Things in the greenhouse have slowed due to the iffy, ineffectual weather we’ve had for the last couple of weeks. Where there was a lot of growth in the hot weeks right after they got planted, they’re all stalled and are throwing out multiple suckers instead of producing flowering branches. I’ve got one Roma plant with about ten blooms but other than that it’s all show and no go. At the Farmer’s Market I saw a bunch of potted patio tomatoes that looked lush, carrying fruit, and it immediately made me feel like I was doing things wrong. But when I looked at other stands, I saw the same varieties we’ve planted for sale that were smaller than ours and had no fruit, which cheered me back up—it looks like we’re right on time.
A plan is hatching for the late summertime with Brian, who has asked me for some help with a project he’s got on his plate: he’s overhauling and outfitting a 25′ schoolbus for a family of six to drive across the country, and wanted to know if I could help him with the job. This is part of a larger plan he has to shift his business from home renovation to custom camper outfitting, and he’s asked me to join him.
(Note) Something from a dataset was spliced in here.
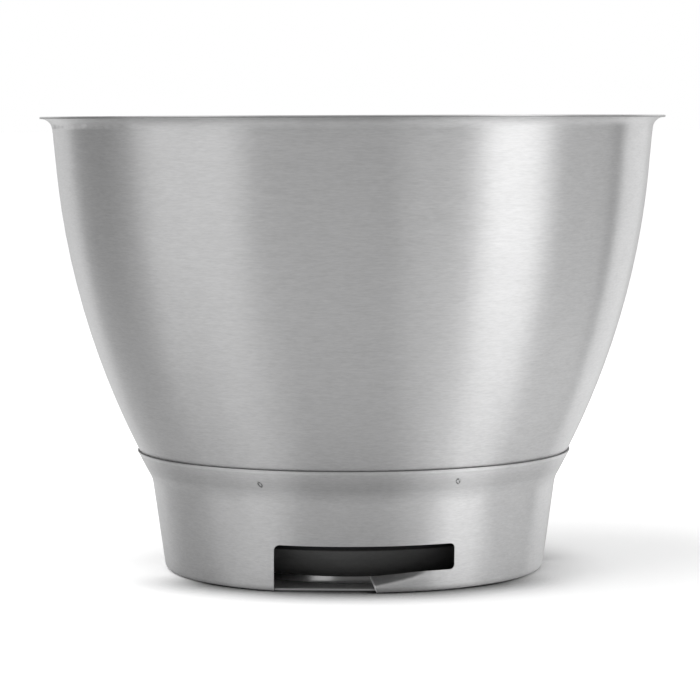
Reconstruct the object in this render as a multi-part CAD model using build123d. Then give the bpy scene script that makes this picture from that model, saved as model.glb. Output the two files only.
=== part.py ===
from build123d import *
import math
import os

# Stand mixer bowl: a drawn steel bowl, spot-welded into a pressed foot ring with bayonet slots.
# Millimetres. The origin is the centre of the foot on the floor, +Z is up, and the front is towards -Y.
# Radii and heights of the bowl and the ring are those of their outer faces, before the bends are rounded.

# Bowl
bowl_sheet = 0.8            # thickness of the steel
rim_radius = 118.0          # edge of the flared lip
rim_height = 171.4          # top of the lip above the floor
lip_width = 4.35            # from its edge to the wall
lip_bend = 4.3              # from the wall into the lip
upper_taper = 5.4           # of the straight upper wall, in degrees
belt_drop = 20.6            # from the lip's underside to where the wall turns into the long arc
base_radius = 55.0          # where the long arc meets the flat bottom
base_clearance = 2.4        # between the floor and the bowl's bottom
base_bend = 20.0            # from the bottom into the wall
dome_radius = 26.0          # raised middle of the bottom
dome_height = 8.0
dome_bend = 12.0            # from the dome into the flat bottom
edge_round = 0.3            # deburred edges of both sheets

# Foot ring
ring_sheet = 0.7
seat_gap = 0.1              # between the bowl's wall and the ring's lip, outside the welds
seam_height = 45.2          # top of the ring's lip
neck_height = 34.6          # where the ring leaves the bowl's wall
neck_bend = 9.0
foot_radius = 71.9          # where the tapered wall meets the floor
foot_bend = 2.5
flange_width = 22.4         # of the flange on the floor, from the tapered wall to its inner edge

# Bayonet slots. Each has its own frame: x along the slot, y from the front into the bowl.
slot_count = 3
slot_azimuth = 3.2          # middle of the front slot, to the right of the front, in degrees
slot_half_width = 32.6
slot_top = 17.4
slot_bottom = 7.7
slot_corner = 1.7           # of the closed end
notch_corner = 2.1          # of the open end
notch_width = 36.8          # open part of the slot, at the floor
notch_depth = 9.0           # of the notch in the flange
notch_skew = 6.4            # turn of that edge towards the open end, in degrees

# Ramp: the strip under the closed part of a slot, pressed in towards its free end
ramp_end_slant = 24.0       # of its cut end, in degrees
ramp_end_land = 0.1         # of the cut end that its rolled outer edge leaves flat
ramp_root_length = 2.6      # of strip that stays flat before the closed end
ramp_fold_height = 2.9      # of the fold at the free end
ramp_lean = 62.0            # of the strip's top edge at the free end, in degrees
ramp_bend_length = 2.4      # of sheet in the fold
ramp_stations = 7           # profiles along the strip
ramp_steps = 8              # of sheet along each profile

# Spot welds: the angle from the slot's middle in degrees, and the height, of each mark of a pair
weld_marks = ((-28.2, 39.6), (24.7, 40.5))
weld_ball = 4.0             # tip of the electrode
weld_depth = 0.22

# Worked out from the sizes above
lip_underside = rim_height - bowl_sheet
throat_radius = rim_radius - lip_width      # where the upper wall meets the lip's underside
belt_radius = throat_radius - belt_drop * math.tan(math.radians(upper_taper))
belt_height = lip_underside - belt_drop
flange_radius = foot_radius - flange_width
notch_setback = foot_radius - notch_depth   # straight edge that the notch leaves, from the axis
ramp_free_end = notch_width - slot_half_width
ramp_root = slot_half_width - ramp_root_length
lip_clearance = seat_gap + ring_sheet       # from the bowl's wall to the ring's outer face
slot_pitch = 360 / slot_count
past_ring = seam_height + foot_radius       # further out than the ring reaches


def corner(outline, radius, height):
    """The vertex of an outline that lies at a radius and a height."""
    return outline.vertices().sort_by_distance((radius, height))[0]


def sheet_section(outline, thickness):
    """Section of a sheet. The outline is its outer face, and the sheet lies to the right of it."""
    return make_face(offset(outline.wire(), amount=thickness, side=Side.RIGHT).edges())


def turned(section):
    """Solid of revolution of a section that is drawn as radius and height."""
    return revolve(Plane.XZ * section, Axis.Z)


# Bowl: from the lip down the outer face to the middle of the bottom

upper_wall = Vector(throat_radius - belt_radius, lip_underside - belt_height).normalized()
with BuildLine() as bowl_outline:
    Line((rim_radius, lip_underside), (throat_radius, lip_underside))
    Line((throat_radius, lip_underside), (belt_radius, belt_height))
    long_arc = TangentArc((belt_radius, belt_height), (base_radius, base_clearance), tangent=-upper_wall)
    Line((base_radius, base_clearance), (dome_radius, base_clearance))
    TangentArc((0, base_clearance + dome_height), (dome_radius, base_clearance), tangent=(1, 0))
    fillet(corner(bowl_outline, throat_radius, lip_underside), lip_bend)
    fillet(corner(bowl_outline, base_radius, base_clearance), base_bend)
    fillet(corner(bowl_outline, dome_radius, base_clearance), dome_bend)

bowl_section = sheet_section(bowl_outline, bowl_sheet)
lip_edges = [corner(bowl_section, rim_radius, height) for height in (lip_underside, rim_height)]
bowl_shell = turned(fillet(lip_edges, edge_round))


# Foot ring: from its lip on the bowl's wall down the outer face to the flange

def seat_point(height):
    """Point of the ring's outer face where it lies on the bowl's long arc."""
    radius = long_arc.radius + lip_clearance
    middle = long_arc.arc_center
    return Vector(middle.X + math.sqrt(radius ** 2 - (height - middle.Y) ** 2), height)


seam = seat_point(seam_height)
neck = seat_point(neck_height)
wall_taper = math.atan2(neck.X - foot_radius, neck_height)

with BuildLine() as ring_outline:
    ThreePointArc(seam, seat_point((seam_height + neck_height) / 2), neck)
    Line(neck, (foot_radius, 0))
    Line((foot_radius, 0), (flange_radius, 0))
    fillet(corner(ring_outline, neck.X, neck.Y), neck_bend)
    fillet(corner(ring_outline, foot_radius, 0), foot_bend)

ring_section = sheet_section(ring_outline, ring_sheet)
foot_ring = turned(fillet(corner(ring_section, seam.X, seam.Y), edge_round))


# Ramp: profiles of the strip at stations along it, joined into one solid

def wall_angle_at(along):
    """Angle round the ring of a place along the slot, in degrees."""
    return math.degrees(math.asin(along / foot_radius))


def radial_plane(angle):
    """Plane through the axis, at an angle from the slot's middle: x is the radius and y the height."""
    outwards = Vector(math.sin(math.radians(angle)), -math.cos(math.radians(angle)), 0)
    return Plane(origin=(0, 0, 0), x_dir=outwards, z_dir=outwards.cross(Vector(0, 0, 1)))


foot_tangent = foot_bend / math.tan((math.pi / 2 + wall_taper) / 2)     # from the corner to the ends of the bend
blank_end = slot_bottom / math.cos(wall_taper)                          # height of the strip along the sheet


def ramp_profile(pressed):
    """Section of the strip, from the flat wall at pressed = 0 to full depth at pressed = 1."""
    lean = math.radians(ramp_lean) * (1 - (1 - pressed) ** 2)
    fold = (slot_bottom + (ramp_fold_height - slot_bottom) * pressed) / math.cos(wall_taper)
    step = (blank_end - foot_tangent) / ramp_steps
    up_wall = Vector(math.sin(wall_taper), math.cos(wall_taper))
    outer = [Vector(foot_radius, 0) + up_wall * foot_tangent]
    headings = [wall_taper]
    for index in range(ramp_steps):
        along_sheet = foot_tangent + (index + 0.5) * step
        bent = min(max((along_sheet - fold) / ramp_bend_length + 0.5, 0), 1)
        headings.append(wall_taper - lean * bent)
        outer.append(outer[-1] + Vector(math.sin(headings[-1]), math.cos(headings[-1])) * step)
    inner = [point + Vector(-math.cos(heading), math.sin(heading)) * ring_sheet
             for point, heading in zip(outer, headings)]
    top_direction = outer[-1] - outer[-2]
    level = ring_sheet * math.tan(wall_taper) * (1 - pressed)           # the top edge is level in the flat wall
    inner[-1] -= top_direction.normalized() * level
    bend_start = foot_radius - foot_tangent
    bend_middle = math.pi / 4 + wall_taper / 2
    to_middle = Vector(math.cos(bend_middle), -math.sin(bend_middle))
    bend_center = Vector(bend_start, foot_bend)
    with BuildLine() as outline:
        Line((flange_radius, 0), (bend_start, 0))
        ThreePointArc((bend_start, 0), bend_center + to_middle * foot_bend, outer[0])
        Spline(outer, tangents=[up_wall, top_direction])
        Line(outer[-1], inner[-1])
        Spline(inner[::-1], tangents=[inner[-2] - inner[-1], -up_wall])
        ThreePointArc(inner[0], bend_center + to_middle * (foot_bend - ring_sheet), (bend_start, ring_sheet))
        Line((bend_start, ring_sheet), (flange_radius, ring_sheet))
        Line((flange_radius, ring_sheet), (flange_radius, 0))
    return make_face(outline.edges())


free_angle = wall_angle_at(ramp_free_end)
root_angle = wall_angle_at(ramp_root)
spare_angle = free_angle - (root_angle - free_angle) / (ramp_stations - 2)      # one station past the free end
ramp_profiles = []
for station in range(ramp_stations):
    angle = spare_angle + (root_angle - spare_angle) * station / (ramp_stations - 1)
    pressed = (root_angle - angle) / (root_angle - free_angle)
    ramp_profiles.append(radial_plane(angle) * ramp_profile(pressed))
ramp = loft(ramp_profiles)


# Cuts. A punch moves straight in from the front of its slot.

def punch(face, from_axis):
    """Solid of a face drawn as x along the slot and height, from a distance off the axis outwards."""
    return extrude(Plane.XZ.offset(from_axis) * face, past_ring - from_axis)


slot_middle = (slot_top + slot_bottom) / 2
with BuildSketch() as slot_face:
    with Locations((0, slot_middle)):
        Rectangle(2 * slot_half_width, slot_top - slot_bottom)
    fillet(slot_face.vertices().group_by(Axis.X)[-1], slot_corner)
    fillet(slot_face.vertices().group_by(Axis.X)[0].sort_by(Axis.Y)[-1], notch_corner)
slot_punch = punch(slot_face.sketch, flange_radius)

slant = math.tan(math.radians(ramp_end_slant))
notch_face = make_face(Polyline(
    (-slot_half_width, -foot_bend), (ramp_free_end + slant * foot_bend, -foot_bend),
    (ramp_free_end - slant * slot_middle, slot_middle), (-slot_half_width, slot_middle), close=True).edges())
skew = math.radians(notch_skew)
notch_middle = (ramp_free_end - slot_half_width) / 2
flange_cut = Plane(origin=(notch_middle, -notch_setback, 0), x_dir=(0, 0, 1),
                   z_dir=(-math.sin(skew), -math.cos(skew), 0))
notch_punch = split(punch(notch_face, flange_radius), bisect_by=flange_cut, keep=Keep.TOP)

with BuildSketch() as ramp_room:
    with Locations(((flange_radius + past_ring) / 2, 0)):
        Rectangle(past_ring - flange_radius + 2 * ring_sheet, 2 * slot_middle)
ramp_sector = revolve(radial_plane(spare_angle) * ramp_room.sketch, Axis.Z, root_angle - spare_angle)

ramp -= notch_punch
free_end = [face for face in ramp.faces().filter_by(GeomType.PLANE) if round(face.normal_at().Y, 6) == 0][0]
outer_end = free_end.edges().filter_by_position(Axis.Z, foot_bend, slot_top).sort_by(Axis.Y)[0]
ramp = fillet(outer_end, ring_sheet - ramp_end_land)
slot_frames = [Rot(0, 0, slot_azimuth + index * slot_pitch) for index in range(slot_count)]
foot_ring -= [frame * cut for frame in slot_frames for cut in (slot_punch, ramp_sector, notch_punch)]
foot_ring += [frame * ramp for frame in slot_frames]


# Spot welds: the shallow marks of the electrode

def weld_mark(angle, height):
    """Ball that dips into the ring's lip, in the frame of a slot."""
    face_point = seat_point(height)
    outwards = (face_point - long_arc.arc_center).normalized()
    ball = face_point + outwards * (weld_ball - weld_depth)
    return Rot(0, 0, angle) * Pos(0, -ball.X, ball.Y) * Sphere(weld_ball)


foot_ring -= [frame * weld_mark(angle, height) for frame in slot_frames for angle, height in weld_marks]


os.makedirs("parts", exist_ok=True)
export_step(bowl_shell, "parts/bowl_shell.step")
export_step(foot_ring, "parts/foot_ring.step")
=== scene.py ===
"""Stand mixer bowl in brushed steel, photographed in a white studio from the front."""
import math

import bpy
from mathutils import Matrix, Vector

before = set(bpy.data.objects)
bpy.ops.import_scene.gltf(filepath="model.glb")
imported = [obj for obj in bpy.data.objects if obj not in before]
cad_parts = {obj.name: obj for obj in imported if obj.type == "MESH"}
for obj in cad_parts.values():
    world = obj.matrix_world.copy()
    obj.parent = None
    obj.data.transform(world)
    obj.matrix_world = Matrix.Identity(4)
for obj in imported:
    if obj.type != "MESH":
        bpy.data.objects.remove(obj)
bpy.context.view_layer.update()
scene = bpy.context.scene
scene.view_settings.view_transform = "Standard"

# Metres, with +Z up. A pair of values that is called a range says where something starts and where it is full.


# Nodes

class Tree:
    """Short calls for one node tree. An input is a value, or the socket that feeds it."""

    def __init__(self, tree):
        self.tree = tree
        tree.nodes.clear()

    def add(self, kind, inputs=None, **settings):
        """A node with its inputs and settings."""
        node = self.tree.nodes.new(kind)
        for name, value in settings.items():
            setattr(node, name, value)
        for key, value in (inputs or {}).items():
            if isinstance(value, bpy.types.NodeSocket):
                self.tree.links.new(value, node.inputs[key])
            else:
                node.inputs[key].default_value = value
        return node

    def math(self, operation, *values):
        """Result of a Math node."""
        return self.add("ShaderNodeMath", dict(enumerate(values)), operation=operation).outputs[0]

    def times(self, a, b):
        """Product of two values."""
        return self.math("MULTIPLY", a, b)

    def length(self, a, b):
        """Length of a vector in a plane."""
        return self.math("SQRT", self.math("ADD", self.times(a, a), self.times(b, b)))

    def azimuth(self, x, y):
        """Direction round the Z axis in radians: 0 is towards the camera, and positive is to the right."""
        return self.math("ARCTAN2", x, self.times(y, -1.0))

    def mix(self, share, without, full):
        """Value between two others."""
        return self.add("ShaderNodeMix", {0: share, 2: without, 3: full}, data_type="FLOAT").outputs[0]

    def between(self, value, start, full, low=0.0, high=1.0):
        """Smooth step from the low level at the start to the high level at the full value and beyond."""
        return self.add("ShaderNodeMapRange", {0: value, 1: start, 2: full, 3: low, 4: high},
                        interpolation_type="SMOOTHSTEP").outputs[0]

    def band(self, value, start, full_from, full_to, end):
        """1 in a band with soft edges, 0 outside it."""
        return self.times(self.between(value, start, full_from), self.between(value, end, full_to))

    def vector(self, operation, a, b):
        """Result of a Vector Math node."""
        node = self.add("ShaderNodeVectorMath", {0: a, 1: b}, operation=operation)
        return node.outputs["Value" if operation == "DOT_PRODUCT" else "Vector"]

    def xyz(self, vector):
        """The three parts of a vector."""
        return self.add("ShaderNodeSeparateXYZ", {0: vector}).outputs

    def grey(self, red_green, blue):
        """Colour that is close to grey."""
        return self.add("ShaderNodeCombineColor", {0: red_green, 1: red_green, 2: blue}).outputs[0]


# Camera: where the photograph was taken from

PHOTO_SIZE = 700                    # pixels
FOCAL_LENGTH = 2973.7               # pixels
SENSOR = 36.0                       # millimetres
EYE = (0, -1.1302, 0.16842)
DOWN = math.radians(4.35)           # pitch
ROLL = -0.0036
SHIFT = 3.3                         # pixels that the picture lies to the right
CLIP_START, CLIP_END = 0.05, 100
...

There are a lot of considerations to be weighed here, and I’m taking none of them lightly. By nature and experience I’m extremely conservative when it comes to my career—having been laid off twice, I don’t like the feeling of operating without a safety net. I’m finally in a place where I’ve been able to put away solid retirement money year over year (and have it matched, no small benefit) but of course, I’d like to have more set aside. The idea of getting out from behind a computer and working with my hands and my head is extremely tempting, especially after having been stuck in one long Zoom call since last March. There are so many pros and cons to this idea that I can’t sort them all out right now, so we’re doing the smart thing: we’re going to tackle this first project, see how it goes, and reassess from that point. The basic plan is to use a bunch of my unpaid sabbatical during the month of September to work on the bus full time with Brian to see how far we can get, and surround that time with paid sabbatical vacation so I’m not wrung out when I go back to work. I’m upset our original plan to travel got completely torpedoed by COVID, but maybe we can make something good out of this.
It’s all very preliminary right now, but it should be a lot of fun, and I’m looking forward to a break from my desk.